Но в этой пасторальной сцене есть и тревожные нотки. Время было военное, и над Шагалом нависла угроза призыва в царскую армию. На самом деле в Заольше Первая мировая война давала о себе знать довольно странным образом: неподалеку паслось армейское стадо, вспоминал Шагал, и по утрам молодожены покупали у солдат молоко ведрами.
Однако в Витебске дыхание войны было ощутимее: набитые солдатами составы шли на фронт, с фронта везли раненых и пленных, один из немцев, обросший бородой, напомнил Шагалу его деда. Первой мыслью Шагала было: скорее бы вернуться в Париж, но визы ему не дали. Умеющим рисовать в армии тоже находилось применение. Английский художник еврейского происхождения Дэвид Бомберг, например, служил в британской армии картографом. Шагал полагал, что сможет изготавливать камуфляж, но, к счастью для него, как выяснилось, с помощью богатого и влиятельного брата Беллы Якова Розенфельда ему подыскали менее опасную работу — в Центральном военно-промышленном комитете в Петрограде (Розенфельд возглавлял это ведомство).

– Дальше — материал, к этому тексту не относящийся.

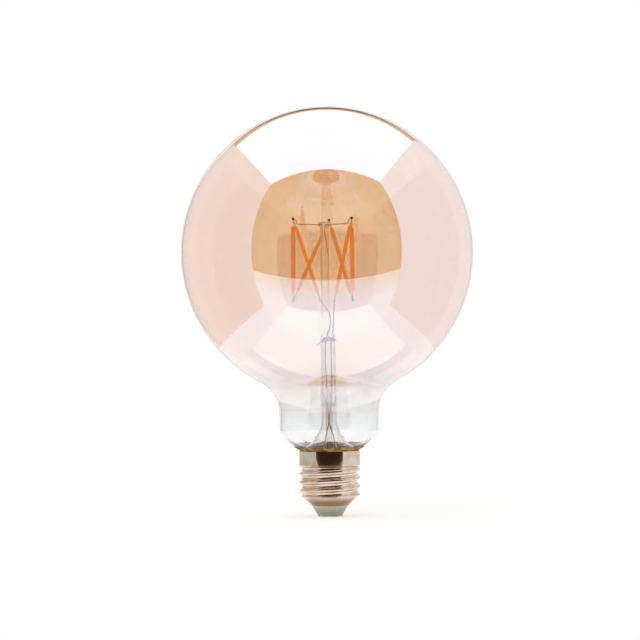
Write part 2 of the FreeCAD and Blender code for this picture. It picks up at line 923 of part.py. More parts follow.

Но перед тем как отправиться в Петроград (Санкт-Петербург переименовали во время войны), Шагал — можно подумать, у него был выбор — ненадолго еще раз съездил в Заольшу — спросить совета у ребе Шнеерсона о том, что делать дальше. Судя по воспоминаниям, Шагал остался разочарован легкомысленными, на его взгляд, ответами мудреца. О чем бы ни спрашивал Шагал ребе, тот на все давал свое благословение. «Так ты хочешь ехать в Петроград, сын мой? …Что ж, благословляю тебя, сын мой. Поезжай. …Если тебе больше нравится в Витебске, благословляю тебя, оставайся». Шагал поспешил уйти, так и не успев поговорить с ребе о том, что его действительно волновало: об искусстве вообще и о своем в частности. Спросить, правда ли, что израильский народ избран Богом? И еще — «о Христе, чей светлый образ давно тревожил мою душу». Явное безразличие Шнеерсона к судьбе Шагала имело, по крайней мере, одно серьезное последствие: «С тех пор, — писал он, — что бы мне ни посоветовали, я всегда поступаю наоборот».